● **Raw data**:

□ □ □ □

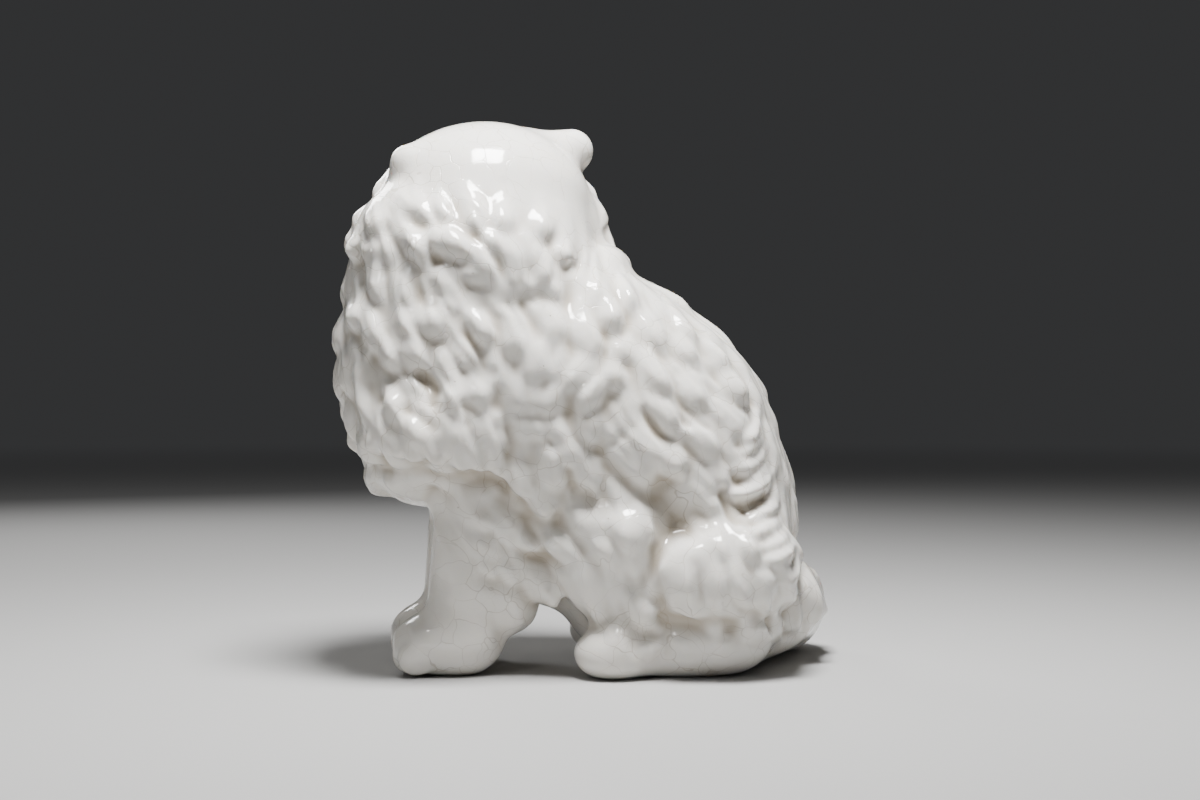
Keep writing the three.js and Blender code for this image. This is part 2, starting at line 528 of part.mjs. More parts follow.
function layTufts(coat, form, side, seed) {
  const { low, high, across, down, length, width, rise, loose, sway } = tufts;
  const lines = Math.ceil((high[1] - low[1]) / down);
  const columns = Math.ceil((high[0] - low[0]) / across);
  for (let m = 0; m < lines * columns; m++) {
    const [line, column] = [Math.floor(m / columns), m % columns];
    const n = m + seed * 1000;
    const stray = (o) => 2 * scatter(n + o) - 1;
    const root = [
      low[0] + across * (column + (line % 2) / 2 + loose * stray(0.1)),
      high[1] - down * (line - loose * stray(0.2)),
    ];
    if ((side < 0 && root[1] > 104) || (root[1] > 127 && root[0] > -46)) continue;
    const steps = 8;
    const pace = (length * (0.75 + 0.5 * scatter(n + 0.3))) / steps;
    const places = [root];
    for (let k = 0; k < steps; k++) {
      const [y, z] = places[k];
      const turn = combedWay([y, z]) + sway * rad * stray(0.4) * Math.cos((Math.PI * k) / steps);
      places.push([y + pace * Math.sin(turn), z - pace * Math.cos(turn)]);
    }
    layTuft(coat, form, places, side, width, (at) => {
      let share = 0.7 + 0.6 * scatter(n + 0.5);
      if (root[0] > -22 && root[1] > 66) share *= ease(9, 24, at.x * side);
      share *= 1 - 0.7 * ease(118, 130, root[1]);
      for (const [y, z, radius, off] of bare)
        share *= 1 - off * (1 - ease(0.6 * radius, 1.2 * radius, Math.hypot(at.y - y, at.z - z)));
      return rise * share;
    });
  }
}

function layTuftRows(coat, form, side) {
  tuftRows.forEach(({ first, last, count, width, rise, dip = 0 }, row) => {
    for (let m = 0; m < count; m++) {
      const share = m / (count - 1);
      const seed = 40 + row * 10 + m;
      const [y0, z0, y1, z1] = first.map((v, i) => {
        const stray = (i < 2 ? 2.4 : 3) * (scatter(seed + 0.1 * (i + 1)) - 0.5);
        return v * (1 - share) + last[i] * share + stray - (i === 3 ? dip * Math.sin(Math.PI * share) : 0);
      });
      const bow = 0.25 * (scatter(seed + 0.5) - 0.3);
      const places = Array.from({ length: 9 }, (_, i) => {
        const [t, out] = [i / 8, bow * Math.sin((Math.PI * i) / 8)];
        return [y0 + (y1 - y0) * t + (z1 - z0) * out, z0 + (z1 - z0) * t + (y0 - y1) * out];
      });
      layTuft(coat, form, places, side, width, () => rise * (0.85 + 0.3 * scatter(seed + 0.6)));
    }
  });
}

function layFringe(coat, form, side) {
  const { count, top, foot, width, rise } = fringe;
  for (let m = 0; m < count; m++) {
    const share = m / (count - 1);
    const root = top.map((v, c) => v * (1 - share) + foot[c] * share);
    const fall = fringe.drop[1] + (fringe.drop[0] - fringe.drop[1]) * (1 - share) ** 2;
    const reach = fringe.reach[0] + (fringe.reach[1] - fringe.reach[0]) * Math.sin(Math.PI * share);
    const places = Array.from({ length: 9 }, (_, i) => {
      const turn = (110 * rad * i) / 8;
      return [root[0] - reach * (1 - Math.cos(turn)), root[1] - fall * Math.sin(turn)];
    });
    layTuft(coat, form, places, side, width, () => rise);
  }
}

// Rings of locks round the tail, combed towards its tip.
function layTail(coat, form) {
  const { rings, locks, arc, length, width, rise } = tailFur;
  for (let i = 0; i < rings; i++) {
    const place = 0.5 + (i / rings) * (tail.length - 1.7);
    const k = Math.floor(place);
    const [a, b] = [vec(...tail[k][0]), vec(...tail[k + 1][0])];
    const middle = a.clone().lerp(b, place - k);
    const way = b.sub(a).normalize();
    const level = vec(0, 0, 1).cross(way).normalize();
    for (let m = 0; m < locks; m++) {
      const luck = scatter(i * 7 + m + 0.3);
      const angle = arc * rad * ((m + 0.5 * luck + 0.5 * (i % 2)) / locks - 0.5);
      const out = vec(0, 0, Math.cos(angle)).addScaledVector(level, Math.sin(angle));
      const root = reachSkin(form, middle, out);
      if (root.z < 3 || root.distanceTo(middle) > 17) continue;
      const curl = tailFur.curl * (luck < 0.5 ? -1 : 1);
      const heading = way.clone().add(vec(0, 0, -0.25));
      layLock(coat, form, root, heading, { length, width, rise, bow: curl, wave: curl * 0.5 });
    }
  }
}

function layFeatures(clay) {
  for (const side of [1, -1]) {
    const [ahead, left, up] = [eye.at[0], eye.at[1] * side, eye.at[2]];
    clay.ball(onHead([ahead + 6, left, up]), Array(3).fill(eye.socket), 1.5, headAxes, true);
    clay.ball(onHead([ahead - eye.sunk, left, up]), Array(3).fill(eye.radius), 1.2);
  }
  for (const side of [1, -1])
    for (const [x, y] of toes) clay.ball([side * (foreleg.foot[0] + x), y, 5], [2.8, 4.9, 4.6], 1.4);
  for (const { base, tip, thick, thin } of ears) {
    clay.limb(onHead(base), onHead(tip), thick, thin, 4);
    clay.ball(onHead([tip[0] + 6, tip[1] * 0.93, tip[2]]), [3.5, 4, 5.5], 1.5, headAxes, true);
  }
}

function modelCat() {
  const box = [[-62, -78, -footDepth], [54, 80, 158]];
  const form = layMasses(new Clay(...box, gridStep));
  const clay = layMasses(new Clay(...box, gridStep));
  const coat = new Coat(clay);
  rows.forEach((row, i) => layRow(coat, form, row, i + 1));
  headRows.forEach((row, i) => layHeadRow(coat, form, row, i + 21));
  layTail(coat, form);
  for (const side of [1, -1]) {
    layTufts(coat, form, side, 3 + side);
    layTuftRows(coat, form, side);
    layFringe(coat, form, side);
  }
  for (const [y0, z0, y1, z1, radius, depth] of hollows)
    coat.press(flankPoint(form, y0, z0, 1), flankPoint(form, y1, z1, 1), radius, depth);
  coat.soften();
  clay.f.forEach((v, i) => { clay.f[i] = v - coat.height[i]; });
  layFeatures(clay);
  return clay.skin();
}

// Trims the foot flat on the table plane and opens the vent.
async function trimFoot(geometry) {
  const wasm = await Module();
  wasm.setup();
  const solidOf = (g) => new wasm.Manifold(new wasm.Mesh({
    numProp: 3,
    vertProperties: new Float32Array(g.attributes.position.array),
    triVerts: new Uint32Array(g.index.array),
  }));
  const place = geometry.attributes.position;
  for (let i = 0; i < place.count; i++) if (Math.abs(place.getZ(i)) < 0.12) place.setZ(i, 0);
  const ground = new THREE.BoxGeometry(200, 200, 40).translate(0, 0, -20);
  const bore = new THREE.CylinderGeometry(vent.radius, vent.radius, vent.depth + 5, 24)
    .rotateX(Math.PI / 2).translate(...vent.at, (vent.depth - 5) / 2);
  const welded = [ground, bore].map((g) => weld(g));
  const cut = welded.reduce((s, g) => s.subtract(solidOf(g)), solidOf(geometry));
  const body = cut.decompose().sort((a, b) => b.volume() - a.volume())[0].getMesh();
  return new THREE.BufferGeometry()
    .setAttribute("position", new THREE.Float32BufferAttribute(body.vertProperties, 3))
    .setIndex(new THREE.BufferAttribute(body.triVerts, 1));
}

function weld(geometry) {
  const bare = new THREE.BufferGeometry()
    .setAttribute("position", geometry.attributes.position)
    .setIndex(geometry.index);
  return mergeVertices(bare, 1e-4);
}

const rough = modelCat();
const share = 1 - (facets * 3) / rough.index.count;
const slim = await new SimplifyModifier().modify(rough, Math.floor(share * rough.attributes.position.count));
const finished = (await trimFoot(slim)).translate(...centring, 0);

const glaze = new THREE.MeshStandardMaterial({ name: "white_glaze", color: 0xf2efe8, roughness: 0.12 });
const cat = new THREE.Mesh(finished, glaze);
cat.name = "cat";
const figurine = new THREE.Group();
figurine.name = "figurine";
figurine.add(cat);
export default figurine;
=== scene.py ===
import math
import bmesh
import bpy
import numpy as np
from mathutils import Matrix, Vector


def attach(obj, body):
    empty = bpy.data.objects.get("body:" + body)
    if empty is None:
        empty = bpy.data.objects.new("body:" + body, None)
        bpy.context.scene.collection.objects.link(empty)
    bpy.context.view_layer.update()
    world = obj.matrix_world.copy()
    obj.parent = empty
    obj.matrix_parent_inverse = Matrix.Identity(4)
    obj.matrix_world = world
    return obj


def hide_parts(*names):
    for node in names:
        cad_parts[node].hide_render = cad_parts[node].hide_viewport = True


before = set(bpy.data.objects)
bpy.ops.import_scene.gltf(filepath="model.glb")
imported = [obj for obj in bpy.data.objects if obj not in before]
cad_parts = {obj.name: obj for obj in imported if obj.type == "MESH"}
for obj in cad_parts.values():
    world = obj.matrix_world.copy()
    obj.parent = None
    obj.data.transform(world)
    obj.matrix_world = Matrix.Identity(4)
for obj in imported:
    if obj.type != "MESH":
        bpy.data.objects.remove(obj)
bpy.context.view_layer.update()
print("frame loaded")

# All modelling below is in millimetres about the body's middle plane; shift moves it into the frame.
shift = np.array([7.37, -2.0, 0.0])

view = {
    "target": (0.0, 4.6, 73.0),
    "azimuth": 82.0,
    "distance": 480.0,
    "lens": 51.93,
}


def placeCamera():
    turn = math.radians(view["azimuth"])
    back = Vector((math.sin(turn), -math.cos(turn), 0.0))
    target = (Vector(view["target"]) + Vector(shift)) / 1000.0
    data = bpy.data.cameras.new("camera")
    data.lens = view["lens"]
    data.sensor_width = 36.0
    data.clip_start = 0.01
    camera = bpy.data.objects.new("camera", data)
    camera.location = target + back * (view["distance"] / 1000.0)
    camera.rotation_euler = (-back).to_track_quat("-Z", "Y").to_euler()
    bpy.context.collection.objects.link(camera)
    bpy.context.scene.camera = camera


placeCamera()


def unit(v):
    return v / np.maximum(np.linalg.norm(v, axis=-1, keepdims=True), 1e-9)


def spin(v, axis, angle):
    angle = np.broadcast_to(angle, v.shape[:1])[:, None]
    return v * np.cos(angle) + np.cross(axis, v) * np.sin(angle)


def scatter(n):  # repeatable luck from 0 to 1, one value for each number
    v = np.sin(np.asarray(n, float) * 12.9898) * 43758.5453
    return v - np.floor(v)


def smooth(low, high, v):  # 0 below low, 1 above high
    t = np.clip((v - low) / (high - low), 0, 1)
    return t * t * (3 - 2 * t)


def blur(field, rounds):  # rounds off grooves and edges, as the glaze does
    for _ in range(rounds):
        for a in range(3):
            f = np.moveaxis(field, a, 0)
            f[1:-1] = 0.25 * f[:-2] + 0.5 * f[1:-1] + 0.25 * f[2:]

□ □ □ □

● **Direction**: Whichever lines contain the string "empty", select and copy them.

● **Response**:
    empty = bpy.data.objects.get("body:" + body)
    if empty is None:
        empty = bpy.data.objects.new("body:" + body, None)
        bpy.context.scene.collection.objects.link(empty)
    obj.parent = empty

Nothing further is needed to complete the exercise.